Il Corriere della Sera negli anni ’60, in coincidenza di una crisi di governo, arrivò a titolare pressappoco così: “Andreotti passa per Mirafiori e per Waschington e forma il governo”. Poi è arrivata l’era Berlusconi-De Benedetti che ha sconvolto tutto. Berlusconi ha pensato bene di sostituirsi alla politica e di assumere direttamente, e senza più infingimenti, anche la guida del Paese con tutto il carico negativo del “conflitto d’interessi” che è soltanto reclamizzato ma non risolto, dall’altra parte politico-imprenditoriale in quanto il conflitto esiste e come anche per quegli interessi che la politica di sinistra fa solo finta di non vedere e di non capire, ma dei quali è comunque vittima sacrificale.

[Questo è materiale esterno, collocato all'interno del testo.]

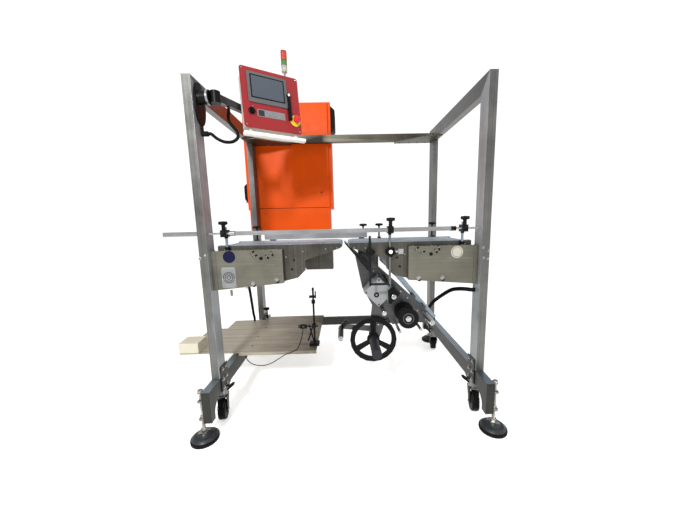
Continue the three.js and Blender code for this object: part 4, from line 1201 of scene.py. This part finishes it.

Ovviamente in questo scontro si sono messi di traverso i giudici ai quali, diciamocelo con franchezza una volta  per tutte, il potere interessa e come, soprattutto quello economico. E abbiamo assistito a giudici corrotti o corruttibili, a giudici sprezzanti anche delle più elementari nozioni fondamentali del diritto, a giudici che sfrontatamente (leggasi Milano!!) hanno pubblicamente preso le parti dell’uno anziché dell’altro. Come se niente fosse tutto è stato calpestato sulla scia del volere dei due grandi blocchi mediatici del Paese, sempre loro due, da una parte Berlusconi e dall’altra De Benedetti.

La famosa o famigerata terzieta’ del giudice e’ andata a farsi benedire soprattutto quando in campo ci sono i “due cavalieri”.

Le ultime due vicende sono sotto gli occhi di tutti; da un lato la telefonata tra De Benedetti e Renzi per il famoso decreto sulle banche (l’ingegniere avrebbe guadagnato circa 800mila euro per movimenti bancari avendo in anticipo la certezza che il decreto sarebbe stato emanato da li a qualche ora, in un Paese dove i decreti vengono manipolati anche all’ultimo secondo), dall’altra parte la controreazione mediatica contro Berlusconi per l’assurda e quanto mai fantomatica vicenda della vendita del Milan ai cinesi.

Appuntamento alla prossima battaglia, ha detto qualcuno, e mai affermazione fu piu’ veritiera.